• AVAILABLE DATA
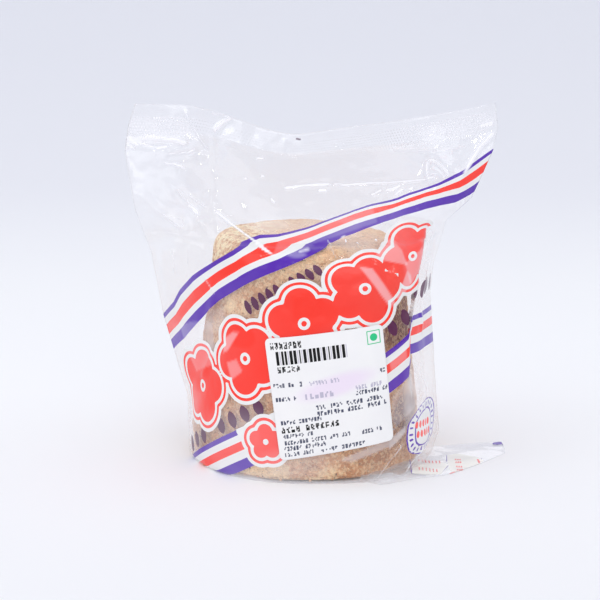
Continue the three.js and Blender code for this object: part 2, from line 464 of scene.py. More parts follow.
@dataclass(frozen=True)
class FilmFinish:
    """Blown polypropylene film, 40 microns thick, printed by flexography. It mirrors the lights and
    lets all else through, a little milky. Along its creases it has painted white highlight streaks,
    which also stand for the stress whitening of its folds, and some facets carry painted
    reflections. The inks are opaque and lie under the gloss."""

    purple: str = "4C00A8"
    red: str = "FA280C"
    white: str = "E9E9E7"
    word: str = "500040"
    cream: str = "FFFDF4"
    milk: str = "F7F6F9"
    clear: float = 0.995  # what one layer lets through
    gloss: float = 0.045
    mirror: float = 0.065
    mirror_edge: float = 0.75

    def make(self) -> Material:
        """Builds the material on the distance fields that the film carries.

        Returns:
            The material.
        """
        material, add = new_material("polypropylene_film_printed")
        none, word, cream = linear(self.white, 0.0), linear(self.word), linear(self.cream)
        purple, red, white = linear(self.purple), linear(self.red), linear(self.white)
        stripes = [(-9.0, none)]
        for start in (-3.0, 0.0):
            for share, colour in zip(STRIPES, (purple, white, red, white, purple)):
                stripes.append((start + share, colour))
            stripes.append((start + 1.0, none))
        stamp = [(0.0, white), (Stamp.ink, purple), (Stamp.ink_end, white)]
        stamp += [(Stamp.rim, purple), (Stamp.rim_end, none)]
        blossom = [(-20.0, red), (0.0, white)]
        for width, colour in zip(RIMS, (red, white, none)):
            blossom.append((blossom[-1][0] + width, colour))
        cut = add("Attribute", out="Fac", attribute_name="stripe_cut")
        # Each field becomes ink, with a hard edge between one colour and the next.
        colour, cover = none, add("Math", {0: cut, 1: 0.0}, operation="LESS_THAN")
        for name, low, high, stops in (
            ("stripe", -9.0, 2.0, stripes),
            ("panel", -5.0, 5.0, [(-5.0, white), (0.0, none)]),
            ("cream", -5.0, 5.0, [(-5.0, cream), (0.0, none)]),
            ("stamp", 0.0, 20.0, stamp),
            ("purple_mark", -5.0, 5.0, [(-5.0, word), (0.0, none)]),
            ("red_mark", -5.0, 5.0, [(-5.0, red), (0.0, none)]),
            ("blossom", -20.0, 20.0, blossom),
        ):
            value = add("Attribute", out="Fac", attribute_name=name)
            share = add("MapRange", {"Value": value, "From Min": low, "From Max": high})
            spots = [((spot - low) / (high - low), ink) for spot, ink in stops]
            inked = add("ValToRGB", {0: share}, stops=spots)
            inked.node.color_ramp.interpolation = "CONSTANT"
            alpha = inked.node.outputs["Alpha"]
            colour = add("Mix", {0: alpha, 6: colour, 7: inked}, 2, data_type="RGBA")
            join = "MULTIPLY" if name == "stripe" else "MAXIMUM"
            cover = add("Math", {0: cover, 1: alpha}, operation=join)
        here = add("TexCoord", out="Object")
        fine = {"Vector": here, "Scale": 1 / (5.0 * MM), "Detail": 3.0, "Roughness": 0.55}
        ripple = add("TexNoise", fine)
        bump = add("Bump", {"Height": ripple, "Distance": 0.6 * MM, "Strength": 0.35})
        ink = add(
            "BsdfPrincipled",
            {
                "Base Color": colour,
                "Roughness": 0.3,
                "Specular IOR Level": 0.2,
                "Coat Weight": 0.45,
                "Coat Roughness": self.gloss,
                "Normal": bump,
                "Coat Normal": bump,
            },
        )
        shine = {"Color": linear("FFFFFF"), "Roughness": self.gloss, "Normal": bump}
        # Schlick's rule, which is the same from both sides of the film. Its two faces each send
        # back the four hundredths that plastic does when seen straight on.
        facing = add("LayerWeight", {"Blend": 0.5, "Normal": bump}, "Facing")
        steep = add("Math", {0: facing, 1: 4.0}, operation="POWER")
        sent = {"Value": steep, "To Min": self.mirror, "To Max": self.mirror_edge}
        double = add("MapRange", sent)
        through = add("BsdfTransparent", {"Color": (self.clear, self.clear, self.clear, 1)})
        glossy = add("MixShader", {0: double, 1: through, 2: add("BsdfAnisotropic", shine)})
        solid, haze, sheen, worn = (
            add("Attribute", out="Fac", attribute_name=name)
            for name in ("ink", "haze", "sheen", "worn")
        )
        share = add("Math", {0: cover, 1: solid}, operation="MULTIPLY")
        printed = add("MixShader", {0: share, 1: glossy, 2: ink})
        # Film is milky where it stands off the lump, and whiter under painted reflections.
        bare = add("MapRange", {"Value": share, "To Min": 1.0, "To Max": 0.25})
        veil = add("Math", {0: haze, 1: bare, 2: sheen}, operation="MULTIPLY_ADD")
        # Painted highlight: a white line along each sharp crease, and its stress whitening.
        line = add(
            "MapRange",
            {"Value": worn, "From Max": 0.5, "To Max": 0.95},
            interpolation_type="SMOOTHSTEP",
        )
        milky = add("Math", {0: veil, 1: line}, operation="MAXIMUM")
        milk = add("BsdfDiffuse", {"Color": linear(self.milk)})
        add("OutputMaterial", {"Surface": add("MixShader", {0: milky, 1: printed, 2: milk})})
        return material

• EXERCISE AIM
Write out exactly, please, the lines beginning at the start of the material and ending with the line that holds "the film carries.", both included.

• REPLY TO THE EXERCISE
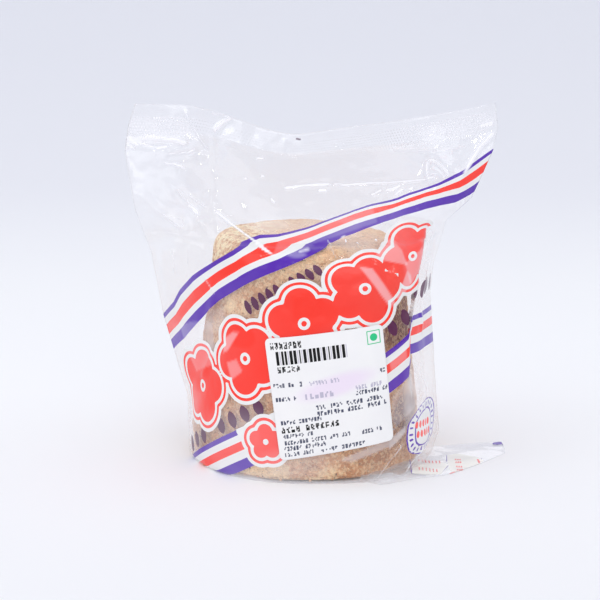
Continue the three.js and Blender code for this object: part 2, from line 464 of scene.py. More parts follow.
@dataclass(frozen=True)
class FilmFinish:
    """Blown polypropylene film, 40 microns thick, printed by flexography. It mirrors the lights and
    lets all else through, a little milky. Along its creases it has painted white highlight streaks,
    which also stand for the stress whitening of its folds, and some facets carry painted
    reflections. The inks are opaque and lie under the gloss."""

    purple: str = "4C00A8"
    red: str = "FA280C"
    white: str = "E9E9E7"
    word: str = "500040"
    cream: str = "FFFDF4"
    milk: str = "F7F6F9"
    clear: float = 0.995  # what one layer lets through
    gloss: float = 0.045
    mirror: float = 0.065
    mirror_edge: float = 0.75

    def make(self) -> Material:
        """Builds the material on the distance fields that the film carries.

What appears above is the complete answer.